RECORD LIST |

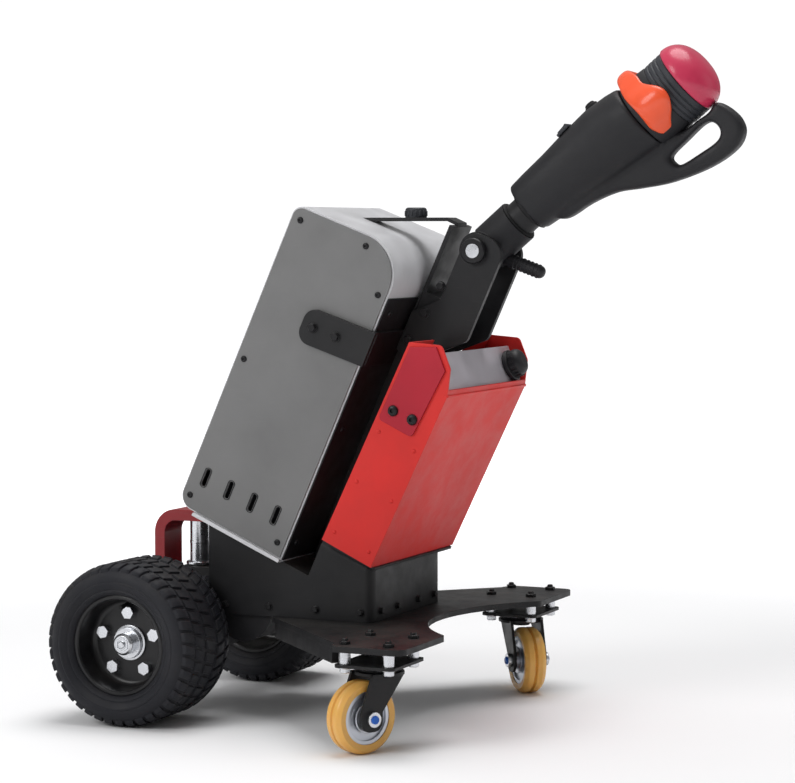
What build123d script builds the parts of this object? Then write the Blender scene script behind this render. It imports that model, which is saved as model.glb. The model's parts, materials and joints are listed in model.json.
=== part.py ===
from build123d import *

import os
from math import atan2, cos, degrees, radians, sin, tan

# Electric tow tractor, walked behind: drive wheels in front, swivel castors behind, housing leaning back.
# Millimetres, +Z up, +X to the rear where the driver walks, -Y is the machine's left. The floor is Z = 0.
# Everything is placed from the drive axle. The finished model is moved forward at the end, so that the origin
# lies on the floor below the middle of the overall length.

# Overall place
MIDDLE_BEHIND_AXLE = 345.5
SEAT = 0.2
SIDES = (("left", -1), ("right", 1))

# Drive wheels
TYRE_D = 226.0
TYRE_W = 140.0
WHEEL_TRACK = 400.0
TYRE_SHOULDER_R = 13.0
TYRE_SHOULDER = 20.0
TYRE_BEAD_IN = 12.0
TREAD_DEPTH = 3.0
TREAD_GROOVE_W = 4.0
TREAD_GROOVES_AT = (14.0, 42.0)
TREAD_NOTCHES = 20
TREAD_NOTCH_W = 5.0
RIM_D = 136.0
RIM_WALL = 5.0
RIM_RECESS = 46.0
RIM_DISC_T = 10.0
RIM_BOSS_L = 24.0
RIM_BEAD_IN = 14.0
HUB_D = 42.0
HUB_OUT = 24.0
AXLE_D = 26.0
AXLE_RUN_GAP = 0.05
WHEEL_NUT_PCD = 84.0
WHEEL_NUT_ACROSS = 16.0
WHEEL_NUT_H = 9.0
WHEEL_NUTS = 5

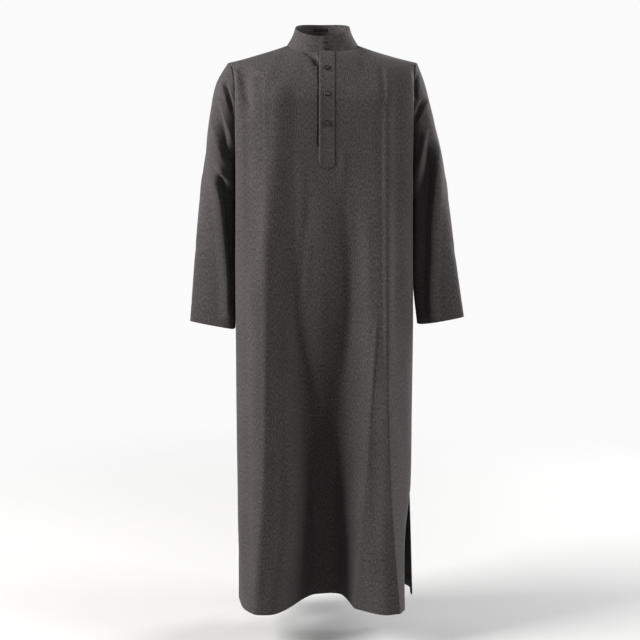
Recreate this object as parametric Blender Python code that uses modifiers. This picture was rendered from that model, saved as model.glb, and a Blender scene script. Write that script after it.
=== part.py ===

TO BE DONE | The line containing "Recreate this object" marks the start; retype it and each line after it through the end of the records above, exactly.

TASK SOLUTION |
Recreate this object as parametric Blender Python code that uses modifiers. This picture was rendered from that model, saved as model.glb, and a Blender scene script. Write that script after it.
=== part.py ===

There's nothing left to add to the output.